The Montana State Capitol in Helena. Beacon file photo

The Thursday morning hearing marked the latest development in an unfolding conflict between the Gianforte administration and local municipalities about how to best spend tax revenue, and who is best suited to spend it.

If passed, Senate Bill 442 would have allocated a large sum of marijuana tax revenue to Montana’s counties for road repair. County officials and environmental groups say repairing rural access roads across the state is critical in connecting small communities to emergency resources and making Montana’s public lands accessible.

However, in his veto letter, Gianforte painted the bill as a “slippery slope” towards unrestricted spending by the counties, saying that directing marijuana revenue towards public works projects would make counties less likely to address needs with local tax dollars.

“We certainly have this disconnect between local government and the state, both the Legislature and certainly this administration,” Ross Butcher, a Fergus County commissioner and the president of MACo’s executive committee, said. “I’ll stand by the kind of understanding in government which is, the closer to people you are, the better you are with the money.”

Thursday’s hearing came a week after a group of Republican lawmakers called for a special session to iron out issues over rising property tax bills, a battle that has again pitted Gianforte’s office against the counties.

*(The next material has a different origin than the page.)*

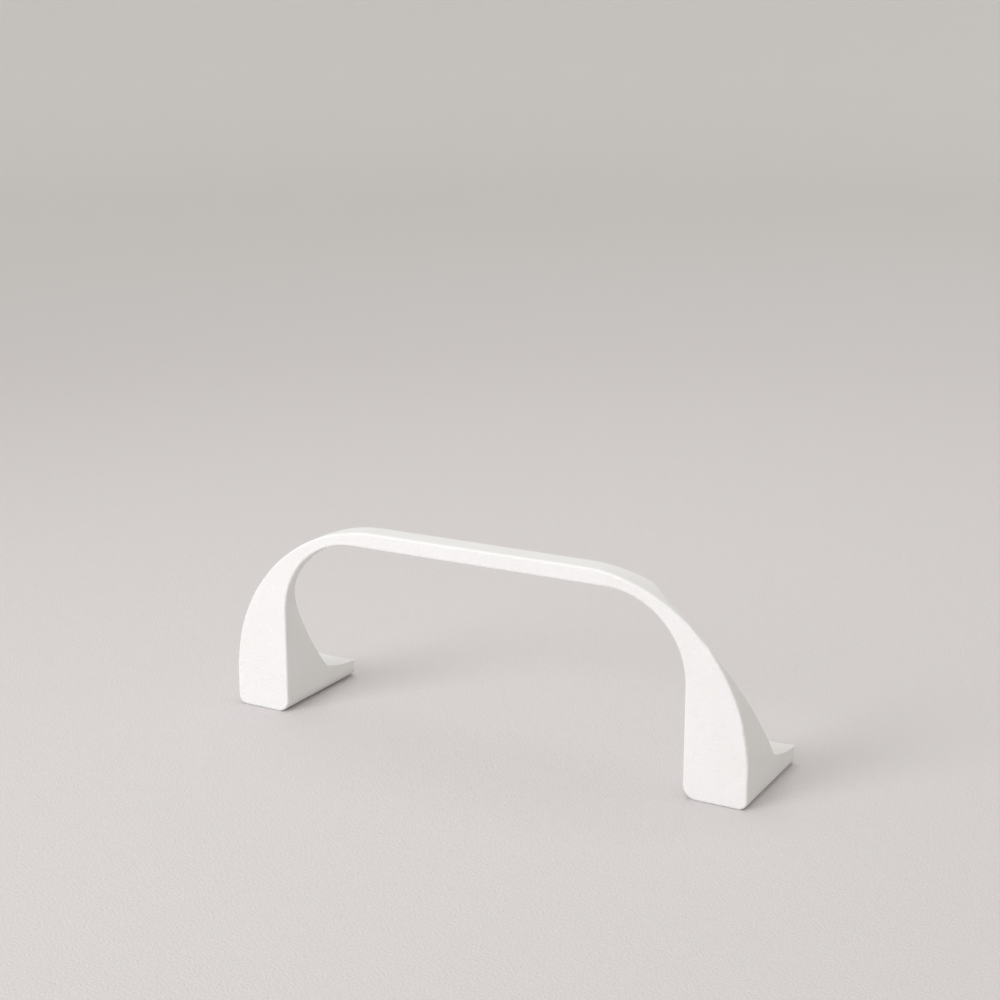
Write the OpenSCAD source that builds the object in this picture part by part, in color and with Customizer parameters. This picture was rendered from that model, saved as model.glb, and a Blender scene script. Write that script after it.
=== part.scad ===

While the governor has argued rising taxes are due to inefficient spending by local governments, county officials have pointed to a failure by the state to adjust tax rates in light of rising property values.

“There’s so much churning around with taxes in general,” Butcher said. “I feel the angst that’s built up between the Legislature, the governor and local government.”

The MACo executive said he hopes the court will recognize the broad support for the bill and allow the Legislature to move forward with an override vote.

“You shouldn’t be able to cut the legislative body out of their different options when it comes to their legislative function, which in this case would be overriding a veto,” Butcher said.